An Idyll, from the Greek, eidyllion - "little picture" can be one of two genres of poetry.

  • An Idyll can be a short pastoral poem, a fanciful poem describing an ideal country scene, with nymphs and shepherds frolicking in the field. The original "Idylls" date back to 300 B.C. by Greek poet, Theocritus. As a genre rather than verse or stanzaic form, the structure or frame is at the discretion of the poet. 

    A pastoral Idyll is lyrical.

    Idyll by Sigfried Sassoon (English poet, 1886-1967)

    In the grey summer garden I shall find you
    With day-break and the morning hills behind you.
    There will be rain-wet roses; stir of wings;
    And down the wood a thrush that wakes and sings.
    Not from the past you'll come, but from that deep
    Where beauty murmurs to the soul asleep:
    And I shall know the sense of life re-born
    From dreams into the mystery of morn
    Where gloom and brightness meet. And standing there
    Till that calm song is done, at last we'll share
    The league-spread, quiring symphonies that are
    Joy in the world, and peace, and dawn's one star.

  • An Idyll can also be an epic poem, a longer poem that tells a story about ancient heroes. The structure of which is at the discretion of the poet.

    An epic Idyll is a narrative.

    Ulysses by Alfred Lord Tennyson

    It little profits that an idle king,
    By this still hearth, among these barren crags,
    Match'd with an agèd wife, I mete and dole
    Unequal laws unto a savage race,
    That hoard, and sleep, and feed, and know not me.

    I cannot rest from travel: I will drink
    Life to the lees: All times I have enjoyed
    Greatly, have suffer'd greatly, both with those
    That loved me, and alone, on shore, and when
    Thro' scudding drifts the rainy Hyades
    Vext the dim sea: I am become a name;
    For always roaming with a hungry heart
    Much have I seen and known; cities of men
    And manners, climates, councils, governments,
    Myself not least, but honour'd of them all;
    And drunk delight of battle with my peers,
    Far on the ringing plains of windy Troy.
    I am a part of all that I have met;
    Yet all experience is an arch wherethro'
    Gleams that untravell'd world whose margin fades
    For ever and forever when I move.
    How dull it is to pause, to make an end,
    To rust unburnish'd, not to shine in use!
    As tho' to breathe were life! Life piled on life
    Were all too little, and of one to me
    Little remains: but every hour is saved
    From that eternal silence, something more,
    A bringer of new things; and vile it were
    For some three suns to store and hoard myself,
    And this gray spirit yearning in desire
    To follow knowledge like a sinking star,
    Beyond the utmost bound of human thought.

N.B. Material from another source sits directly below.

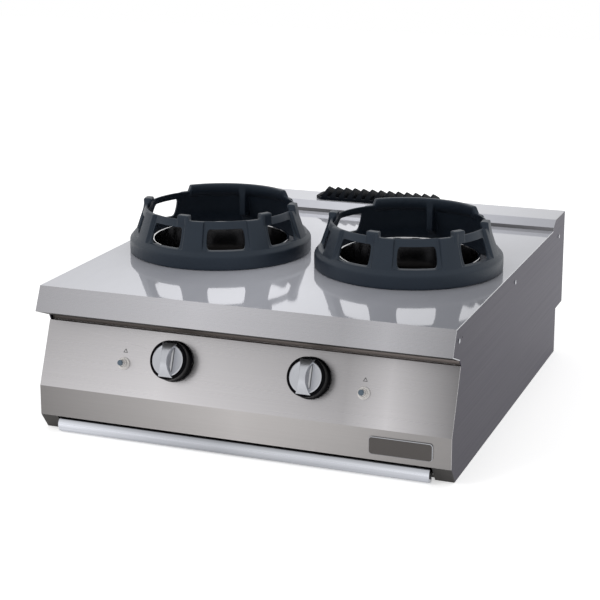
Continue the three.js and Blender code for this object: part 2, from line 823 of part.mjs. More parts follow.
function gasInletPipe() {
  const route = [
    [MANIFOLD_HALF + GAP, MANIFOLD.y, MANIFOLD.z],
    [MANIFOLD_HALF + 22, MANIFOLD.y, MANIFOLD.z],
    [MANIFOLD_HALF + 22, MANIFOLD.y, INLET_Z],
    [INLET_X, MANIFOLD.y, INLET_Z],
    [INLET_X, 425, INLET_Z],
  ];
  const run = pipe(PIPE_RADIUS, route, 18, 48, 8);
  const thread = rod(11, 0, 22, 20).rotateX(Math.PI / 2).translate(INLET_X, 425, INLET_Z);
  return join(run, thread);
}

function burnerRail(y) {
  const reach = HALF_WIDTH - SHEET - GAP;
  const channel = [[y - 12, 150], [y + 12, 150], [y + 12, 169.7], [y - 12, 169.7]];
  return alongX(channel, -reach, reach);
}

place("gas_manifold", gasManifold(), BRASS);
place("gas_inlet_pipe", gasInletPipe(), BRASS);
place("burner_rail_front", burnerRail(BURNER_Y - 26), DARK_STEEL);
place("burner_rail_rear", burnerRail(BURNER_Y + 26), DARK_STEEL);

// ---------------------------------------------------------------- left and right halves

for (const [label, side] of [["left", -1], ["right", 1]]) {
  place(`${label}_front_corner_bracket`, cornerBracket(side), BLACK_IRON);
  place(`${label}_tray_runner`, trayRunner(side), DARK_STEEL);
  ["front", "middle", "rear"].forEach((spot, i) => {
    place(`${label}_side_screw_${spot}`, sideScrew(side, SIDE_SCREWS[i]), POLISHED);
  });

  const hob = new THREE.Group();
  hob.position.set(side * BURNER_X, BURNER_Y, 0);
  range.add(hob);
  const ring = place(`${label}_wok_ring`, wokRing(), CAST_IRON, hob);
  ring.position.z = PLATE_TOP;
  ring.rotation.z = side < 0 ? THREE.MathUtils.degToRad(LEFT_RING_TURN) : 0;
  place(`${label}_burner_well`, burnerWell(), POLISHED, hob);
  place(`${label}_burner_body`, burnerBody(), CAST_IRON, hob);
  place(`${label}_burner_cap`, burnerCap(), CAST_IRON, hob);
  const ignition = [["pilot_burner", pilotBurner(), BRASS]];
  ignition.push(["thermocouple", thermocouple(), BRASS]);
  ignition.push(["spark_electrode", sparkElectrode(), CERAMIC]);
  ignition.forEach(([piece, geometry, material], i) => {
    const mesh = place(`${label}_${piece}`, geometry, material, hob);
    mesh.position.set(IGNITION_PLACES[i][0], IGNITION_PLACES[i][1], 0);
  });

  const knob = panelPlace(side * KNOB_X, KNOB_RISE);
  place(`${label}_knob_body`, knobBody(), BLACK_PLASTIC, knob);
  place(`${label}_knob_face`, knobFace(), SATIN_SILVER, knob);
  place(`${label}_valve_spindle`, valveSpindle(), BRASS, knob);
  place(`${label}_valve_plunger`, valvePlunger(), BRASS, knob);
  place(`${label}_gas_valve`, gasValve(), BRASS, knob);
  const button = panelPlace(side * BUTTON_X, BUTTON_RISE);
  place(`${label}_igniter_bezel`, igniterBezel(), CREAM_PLASTIC, button);
  place(`${label}_igniter_button`, igniterButton(), BLUE_PLASTIC, button);
  place(`${label}_igniter_pack`, igniterPack(), BLACK_PLASTIC, button);

  place(`${label}_injector`, injector().translate(side * BURNER_X, 0, 0), BRASS);
  place(`${label}_feed_pipe`, feedPipe(side), BRASS);
}

export default range;
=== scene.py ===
# %% [markdown]
# # A counter-top wok range
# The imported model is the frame: every node is already in its place, in metres. This file dresses it.
# It starts with the frame, then the camera, the small helpers, the finishes, the pieces and the light.

import json
import math

import bmesh
import bpy
from mathutils import Matrix, Vector


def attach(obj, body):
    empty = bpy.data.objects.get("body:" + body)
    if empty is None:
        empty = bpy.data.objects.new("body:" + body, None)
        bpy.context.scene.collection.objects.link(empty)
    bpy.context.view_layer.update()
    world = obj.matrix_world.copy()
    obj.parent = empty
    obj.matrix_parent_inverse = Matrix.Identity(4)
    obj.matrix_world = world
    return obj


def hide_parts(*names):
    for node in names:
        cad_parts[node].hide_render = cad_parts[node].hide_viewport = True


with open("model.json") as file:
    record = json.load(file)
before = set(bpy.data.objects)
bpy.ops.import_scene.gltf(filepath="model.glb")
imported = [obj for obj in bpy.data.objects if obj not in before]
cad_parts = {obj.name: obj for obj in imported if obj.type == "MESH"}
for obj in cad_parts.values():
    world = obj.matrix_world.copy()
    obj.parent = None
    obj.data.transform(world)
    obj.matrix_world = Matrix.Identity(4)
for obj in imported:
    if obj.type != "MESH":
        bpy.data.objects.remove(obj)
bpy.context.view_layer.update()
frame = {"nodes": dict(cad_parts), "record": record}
nodes = frame["nodes"]
MM = 0.001

# %% [markdown]
# ## Camera
# The photo's camera was worked out from the corners of the case, so the script only sets its place,
# its direction and its lens. Building the matrix from three directions keeps the small roll.

# %% Set the camera
YAW, PITCH, ROLL = math.radians(21.476), math.radians(13.773), math.radians(-0.161)
look = Vector((-math.sin(YAW) * math.cos(PITCH), math.cos(YAW) * math.cos(PITCH), -math.sin(PITCH)))
level = Vector((math.cos(YAW), math.sin(YAW), 0))
upright = level.cross(look)
right = math.cos(ROLL) * level + math.sin(ROLL) * upright
up = math.cos(ROLL) * upright - math.sin(ROLL) * level

CAMERA_PLACE = (1.0914, -3.0131, 1.0885)
FOCAL_LENGTH, SENSOR = 98.574, 36
SHIFT_X, SHIFT_Y = 0.0379, -0.1

lens = bpy.data.cameras.new("camera")
lens.lens, lens.sensor_width = FOCAL_LENGTH, SENSOR
lens.shift_x, lens.shift_y = SHIFT_X, SHIFT_Y
camera = bpy.data.objects.new("camera", lens)
turn = Matrix((right, up, -look)).transposed().to_4x4()
camera.matrix_world = Matrix.Translation(CAMERA_PLACE) @ turn
bpy.context.scene.collection.objects.link(camera)
bpy.context.scene.camera = camera
print("camera at", tuple(round(v, 3) for v in camera.matrix_world.translation))

# %% [markdown]
# ## Shader sums
# A brushed sheet needs noise, products and ramps. Written as node links they are hard to read, so a
# socket is wrapped in a small class: adding or multiplying two of them adds the Math node for it.

# %% Wrap a socket so that it can be used in sums
class Wire:
    def __init__(self, finish, socket):
        self.finish = finish
        self.socket = socket

    def sum(self, operation, first, second):
        return self.finish.node("ShaderNodeMath", {"operation": operation}, {0: first, 1: second})

    def __add__(self, other):
        return self.sum("ADD", self, other)

    def __radd__(self, other):
        return self.sum("ADD", other, self)

    def __mul__(self, other):
        return self.sum("MULTIPLY", self, other)

    def __rmul__(self, other):
        return self.sum("MULTIPLY", other, self)


# %% One method makes every node
class Finish:
    def __init__(self, name, **values):
        self.material = bpy.data.materials.new(name)
        self.material.use_nodes = True
        self.tree = self.material.node_tree
        self.shader = self.tree.nodes["Principled BSDF"]
        for socket, value in values.items():
            self.shader.inputs[socket.replace("_", " ")].default_value = value

    def node(self, kind, settings=None, inputs=None, output=0):
        made = self.tree.nodes.new(kind)
        for key, value in (settings or {}).items():
            if key == "stops":
                set_stops(made.color_ramp, value)
            else:
                setattr(made, key, value)
        for key, value in (inputs or {}).items():
            self.feed(made.inputs[key], value)
        return Wire(self, made.outputs[output])

    def feed(self, socket, value):
        if isinstance(value, Wire):
            self.tree.links.new(value.socket, socket)
        else:
            socket.default_value = value

    def paint(self, **sockets):
        for name, value in sockets.items():
            self.feed(self.shader.inputs[name.replace("_", " ")], value)
        return self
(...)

    This is my son, mine own Telemachus,
    To whom I leave the sceptre and the isle,—
    Well-loved of me, discerning to fulfil
    This labour, by slow prudence to make mild
    A rugged people, and thro' soft degrees
    Subdue them to the useful and the good.
    Most blameless is he, centred in the sphere
    Of common duties, decent not to fail
    In offices of tenderness, and pay
    Meet adoration to my household gods,
    When I am gone. He works his work, I mine.

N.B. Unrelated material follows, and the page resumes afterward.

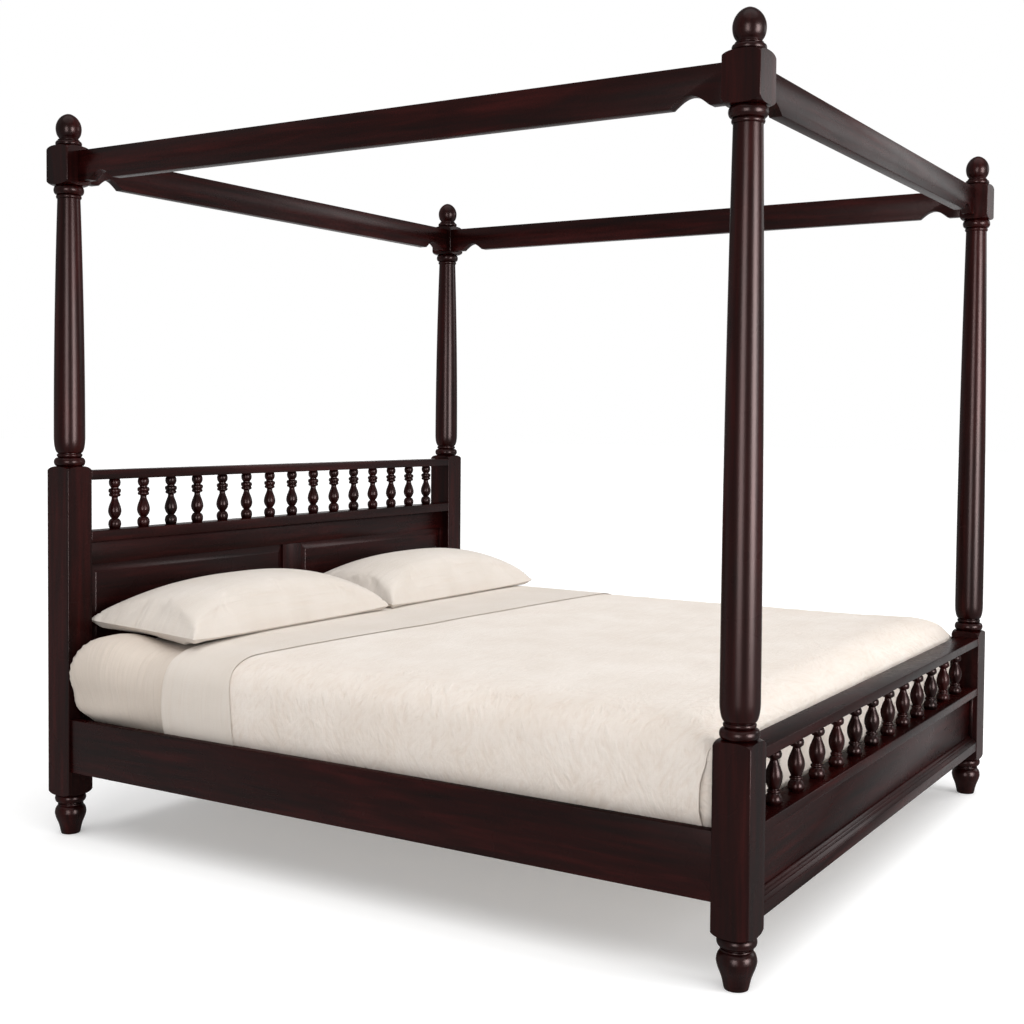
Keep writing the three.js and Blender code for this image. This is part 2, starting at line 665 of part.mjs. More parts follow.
// Centre beam, its leg and the levelling glide

const beamY = [-(ledgerFace - SEAT_GAP), headFrameFront - SEAT_GAP];
add(
  'centre_beam',
  box([-CENTRE_BEAM_WIDTH / 2, CENTRE_BEAM_WIDTH / 2], beamY, [beamBottom, slatBottom - SEAT_GAP])
    .add(beamTenon(1, headFrameFront, headTenonDepth, 0))
    .add(beamTenon(-1, ledgerFace, footTenonDepth, 0)),
  plainWood,
);

const glideTop = GLIDE_FLOOR_GAP + GLIDE_DISC_HEIGHT;
const legBottom = glideTop + GLIDE_TRAVEL_UP + GLIDE_TOP_CLEARANCE;
const stemTop = glideTop + GLIDE_STEM_LENGTH;
const legBoreTop = stemTop + GLIDE_TRAVEL_UP + OVERRUN;
const legBoreRadius = GLIDE_STEM_DIAMETER / 2 + GLIDE_BORE_CLEARANCE;
const legBoreBottom = legBottom - OVERRUN;
const legBore = [
  [0, legBoreBottom], [legBoreRadius, legBoreBottom], [legBoreRadius, legBoreTop], [0, legBoreTop],
];
const legHalf = LEG_SQUARE / 2;
add(
  'centre_leg',
  box([-legHalf, legHalf], [-legHalf, legHalf], [legBottom, beamBottom - SEAT_GAP])
    .subtract(turned(legBore, STEM_SIDES)),
  plainWood,
);
const glideEdge = GLIDE_DISC_DIAMETER / 2;
const stemRadius = GLIDE_STEM_DIAMETER / 2;
const glideOutline = [
  [0, GLIDE_FLOOR_GAP], [glideEdge - OVERRUN, GLIDE_FLOOR_GAP], [glideEdge, GLIDE_FLOOR_GAP + OVERRUN],
  [glideEdge, glideTop - OVERRUN], [glideEdge - OVERRUN, glideTop],
  [stemRadius, glideTop], [stemRadius, stemTop], [0, stemTop],
];
add('levelling_glide', turned(glideOutline, STEM_SIDES), steel);

// Slats, joined into one roll by two webbing tapes

const slatReach = sideRailInner - SLAT_END_CLEARANCE;
const slatRun = innerFaceY - SLAT_WIDTH;
const slatPitch = (slatRun * 2 - SLAT_WIDTH) / (SLAT_COUNT - 1);
const webbingZ = [slatTop - OVERRUN, slatTop + WEBBING_THICKNESS];
const webbingEdge = WEBBING_OFFSET + WEBBING_WIDTH;
let slatRoll = box([WEBBING_OFFSET, webbingEdge], [-slatRun, slatRun], webbingZ)
  .add(box([-webbingEdge, -WEBBING_OFFSET], [-slatRun, slatRun], webbingZ));
for (let i = 0; i < SLAT_COUNT; i += 1) {
  const y0 = -slatRun + slatPitch * i;
  slatRoll = slatRoll.add(box([-slatReach, slatReach], [y0, y0 + SLAT_WIDTH], [slatBottom, slatTop]));
}
add('slat_roll', slatRoll, plainWood);

// Bedding

const mattressBottom = slatTop + WEBBING_THICKNESS + SEAT_GAP;
const mattressTop = mattressBottom + MATTRESS_HEIGHT;

// A rounded rectangle of points at one height, with its sides let out from the mattress's nominal size.
function outlineRing(outX, outY, z) {
  const halfWidth = MATTRESS_WIDTH / 2 + outX;
  const halfLength = MATTRESS_LENGTH / 2 + outY;
  const radius = MATTRESS_CORNER_RADIUS;
  const steps = 4;
  const corners = [
    [halfWidth - radius, halfLength - radius, 0], [-halfWidth + radius, halfLength - radius, 1],
    [-halfWidth + radius, -halfLength + radius, 2], [halfWidth - radius, -halfLength + radius, 3],
  ];
  const points = [];
  for (const [x, y, quarter] of corners) {
    for (let i = 0; i <= steps; i += 1) {
      const turn = Math.PI / 2 * (quarter + i / steps);
      points.push([x + radius * Math.cos(turn), y + radius * Math.sin(turn), z]);
    }
  }
  return points;
}

// Height, rounding and bulge of the mattress's side, from its lower edge to the crown of its top.
const sideShares = [
  [0, 0.75, 0], [0.05, 0.2, 0], [0.13, 0, 0.2], [0.3, 0, 0.85], [0.5, 0, 1], [0.7, 0, 0.8], [0.86, 0.15, 0.4],
  [0.95, 0.6, 0], [1, 1.6, 0],
];

// The mattress, or a form that lies round it by the given growth.
function mattressStack(growth) {
  const rings = sideShares.map(([heightShare, edgeShare, bulgeShare]) => {
    const z = mattressBottom + (MATTRESS_HEIGHT + growth) * heightShare;
    const drawnIn = growth - MATTRESS_EDGE_RADIUS * edgeShare;
    const outX = drawnIn + MATTRESS_SIDE_BULGE * bulgeShare;
    const outY = drawnIn + MATTRESS_END_BULGE * bulgeShare;
    return outlineRing(outX, outY, z);
  });
  return lofted(rings);
}

add('mattress', mattressStack(0), linen);

const coverletTopZ = mattressTop + COVERLET_THICKNESS + OVERRUN;
const coverletReach = MATTRESS_WIDTH / 2 + MATTRESS_SIDE_BULGE + COVERLET_THICKNESS + OVERRUN;
const coverletFoot = MATTRESS_LENGTH / 2 + MATTRESS_END_BULGE + COVERLET_THICKNESS + OVERRUN;
const keepBox = box(
  [-coverletReach, coverletReach],
  [-coverletFoot, MATTRESS_LENGTH / 2 - COVERLET_HEAD_SETBACK],
  [SIDE_RAIL_TOP - COVERLET_HEM_DROP, coverletTopZ],
);
add(
  'coverlet',
  mattressStack(COVERLET_THICKNESS).intersect(keepBox).subtract(mattressStack(SEAT_GAP)),
  linen,
);

const pillowWidth = MATTRESS_WIDTH / 2 - PILLOW_SIDE_MARGIN - PILLOW_PAIR_GAP / 2;

// A pillow: a crowned form whose sides pull in between its pointed corners.
function pillowSolid(x, y, z) {
  const across = 12;
  const deep = 8;
  const drawIn = PILLOW_DEPTH / 16;
  const lowShare = 0.19;
  const edgeShare = 0.06;
  const upperFullness = 0.5;
  const lowerFullness = 1;
  const point = (i, j, upper) => {
    const a = i / across * 2 - 1;
    const b = j / deep * 2 - 1;
    const swell = ((1 - a ** 4) * (1 - b ** 4)) ** (upper ? upperFullness : lowerFullness);
    const px = a * (pillowWidth / 2 - drawIn * (1 - b * b));
    const py = b * (PILLOW_DEPTH / 2 - drawIn * (1 - a * a));
    const height = upper ? PILLOW_THICKNESS * (1 - lowShare) : -PILLOW_THICKNESS * lowShare;
    const rim = upper ? PILLOW_THICKNESS * edgeShare / 2 : -PILLOW_THICKNESS * edgeShare / 2;
    return [px, py, rim + (height - rim) * swell];
  };
  const positions = [];
  const quad = (p, q, r, s) => positions.push(...p, ...q, ...r, ...p, ...r, ...s);
  const seam = ([i, j], [k, l]) => {
    quad(point(i, j, false), point(k, l, false), point(k, l, true), point(i, j, true));
  };
  for (let i = 0; i < across; i += 1) {
    for (let j = 0; j < deep; j += 1) {
      quad(point(i, j, true), point(i + 1, j, true), point(i + 1, j + 1, true), point(i, j + 1, true));
      quad(point(i, j, false), point(i, j + 1, false), point(i + 1, j + 1, false), point(i + 1, j, false));
    }
    seam([i, 0], [i + 1, 0]);
    seam([i + 1, deep], [i, deep]);
  }
  for (let j = 0; j < deep; j += 1) {
    seam([0, j + 1], [0, j]);
    seam([across, j], [across, j + 1]);
  }
  const geometry = new THREE.BufferGeometry();
  geometry.setAttribute('position', new THREE.Float32BufferAttribute(positions, 3));
  geometry.translate(x, y, z + PILLOW_THICKNESS * lowShare);
  return solidOf(geometry);
}

const pillowX = pillowWidth / 2 + PILLOW_PAIR_GAP / 2;
const pillowY = headFrameFront - PILLOW_HEAD_GAP - PILLOW_DEPTH / 2;
const pillowZ = mattressTop + SEAT_GAP;
add('pillow_left', pillowSolid(-pillowX, pillowY, pillowZ), linen);
add('pillow_right', pillowSolid(pillowX, pillowY, pillowZ), linen);

export default bed;
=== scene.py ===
"""A king-size canopy bed in dark polished wood with linen bedding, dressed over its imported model."""

from __future__ import annotations

import json
import logging
import math
from collections.abc import Callable, Iterator, Sequence
from contextlib import contextmanager
from dataclasses import dataclass
from enum import Enum
from itertools import pairwise

import bmesh
import bpy
import numpy as np
from mathutils import Matrix, Vector, noise

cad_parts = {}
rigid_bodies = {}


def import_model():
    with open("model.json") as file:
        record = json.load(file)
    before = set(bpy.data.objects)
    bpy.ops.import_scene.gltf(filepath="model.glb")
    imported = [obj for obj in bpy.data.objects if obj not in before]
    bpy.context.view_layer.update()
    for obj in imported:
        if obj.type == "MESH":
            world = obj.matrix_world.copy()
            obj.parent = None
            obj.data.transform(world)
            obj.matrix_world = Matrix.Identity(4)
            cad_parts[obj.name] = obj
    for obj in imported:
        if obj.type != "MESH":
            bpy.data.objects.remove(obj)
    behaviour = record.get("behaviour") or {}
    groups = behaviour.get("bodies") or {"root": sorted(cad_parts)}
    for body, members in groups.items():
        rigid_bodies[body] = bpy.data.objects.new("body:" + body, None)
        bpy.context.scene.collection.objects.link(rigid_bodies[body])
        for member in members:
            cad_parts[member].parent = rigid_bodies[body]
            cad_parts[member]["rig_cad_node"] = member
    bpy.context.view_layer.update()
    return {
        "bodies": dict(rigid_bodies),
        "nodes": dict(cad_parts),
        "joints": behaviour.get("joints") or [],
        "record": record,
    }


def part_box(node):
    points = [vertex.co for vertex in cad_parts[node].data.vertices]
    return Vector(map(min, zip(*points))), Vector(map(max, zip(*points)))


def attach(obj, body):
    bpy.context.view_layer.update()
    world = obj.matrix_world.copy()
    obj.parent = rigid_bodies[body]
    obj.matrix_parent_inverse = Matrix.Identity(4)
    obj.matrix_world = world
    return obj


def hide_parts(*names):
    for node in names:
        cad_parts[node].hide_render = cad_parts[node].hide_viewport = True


MM = 0.001
BODY = "frame"
WELD = 0.02 * MM
EVEN = (1.0, 1.0, 1.0)
WAVE_LENGTH = 0.314

Colour = tuple[float, float, float]
Point = tuple[float, float, float]
Span = tuple[float, float]
Line = Sequence[tuple[float, float]]
Number = float | np.ndarray
Mesh = bpy.types.Object
Node = bpy.types.Node
Socket = bpy.types.NodeSocket

log = logging.getLogger("canopy_bed")


# Choices


class Grain(Enum):
    """The axis that the grain of a length of wood follows, as stretch factors across and along it."""

    X = (1.0, 13.0, 13.0)
    Y = (13.0, 1.0, 13.0)
    Z = (13.0, 13.0, 1.0)


class Side(Enum):
    """The two long sides of the bed, by the sign of X."""

    LEFT = -1
    RIGHT = 1


class End(Enum):
    """The two ends of the bed, by the sign of Y."""

    FOOT = -1
    HEAD = 1


class Slot(Enum):
    """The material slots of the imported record."""

    DARK_WOOD = "dark_wood"
    PLAIN_WOOD = "plain_wood"
    LINEN = "linen"
    STEEL = "steel"


# Finishes


class Nodes:
    """A node tree while it is being wired."""

    def __init__(self, tree: bpy.types.NodeTree) -> None:
        """Take over a tree and empty it."""
        self.tree = tree
        tree.nodes.clear()

    def add(self, kind: str, inputs: dict[str | int, object] | None = None, **settings: object) -> Node:
        """Add a node, set it up and wire it.

        Args:
            kind: the node's type.
            inputs: a value or an output socket for each named input.
            settings: the node's own properties.

        Returns:
            The node.
        """
        node = self.tree.nodes.new(kind)
        for key, value in settings.items():
            setattr(node, key, value)
        for key, value in (inputs or {}).items():
            self.wire(value, node.inputs[key])
        return node

    def wire(self, value: object, socket: Socket) -> None:
        """Give an input a value, or link it where the value is a socket.

        Args:
            value: the value or the output socket.
            socket: the input.
        """
        if isinstance(value, bpy.types.NodeSocket):
            self.tree.links.new(value, socket)
        else:
            socket.default_value = value

    def reckon(self, operation: str, *values: object) -> Socket:
        """Do one sum on up to three values."""
        return self.add("ShaderNodeMath", dict(enumerate(values)), operation=operation).outputs["Value"]

    def spread(self, value: Socket, low: float, high: float, start: float = 0.0, stop: float = 1.0) -> Socket:
        """Map a value from start..stop to low..high, held at both ends."""
        inputs = {"Value": value, "From Min": start, "From Max": stop, "To Min": low, "To Max": high}
        return self.add("ShaderNodeMapRange", inputs).outputs["Result"]

    def seen(self) -> Socket:
        """Give 1 to rays from the camera, off gloss or through glass, and 0 to light on matt surfaces."""
        rays = self.add("ShaderNodeLightPath").outputs
        sharp = self.reckon("MAXIMUM", rays["Is Camera Ray"], rays["Is Glossy Ray"])
        return self.reckon("MAXIMUM", sharp, rays["Is Transmission Ray"])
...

    There lies the port; the vessel puffs her sail:
    There gloom the dark, broad seas. My mariners,
    Souls that have toil'd, and wrought, and thought with me—
    That ever with a frolic welcome took
    The thunder and the sunshine, and opposed
    Free hearts, free foreheads—you and I are old;
    Old age hath yet his honor and his toil;
    Death closes all: but something ere the end,
    Some work of noble note, may yet be done,
    Not unbecoming men that strove with Gods.
    The lights begin to twinkle from the rocks:
    The long day wanes: the slow moon climbs: the deep
    Moans round with many voices. Come, my friends,
    'T is not too late to seek a newer world.
    Push off, and sitting well in order smite
    The sounding furrows; for my purpose holds
    To sail beyond the sunset, and the baths
    Of all the western stars, until I die.
    It may be that the gulfs will wash us down:
    It may be we shall touch the Happy Isles,
    And see the great Achilles, whom we knew.
    Tho' much is taken, much abides; and tho'
    We are not now that strength which in old days
    Moved earth and heaven, that which we are, we are;
    One equal temper of heroic hearts,
    Made weak by time and fate, but strong in will
    To strive, to seek, to find, and not to yield.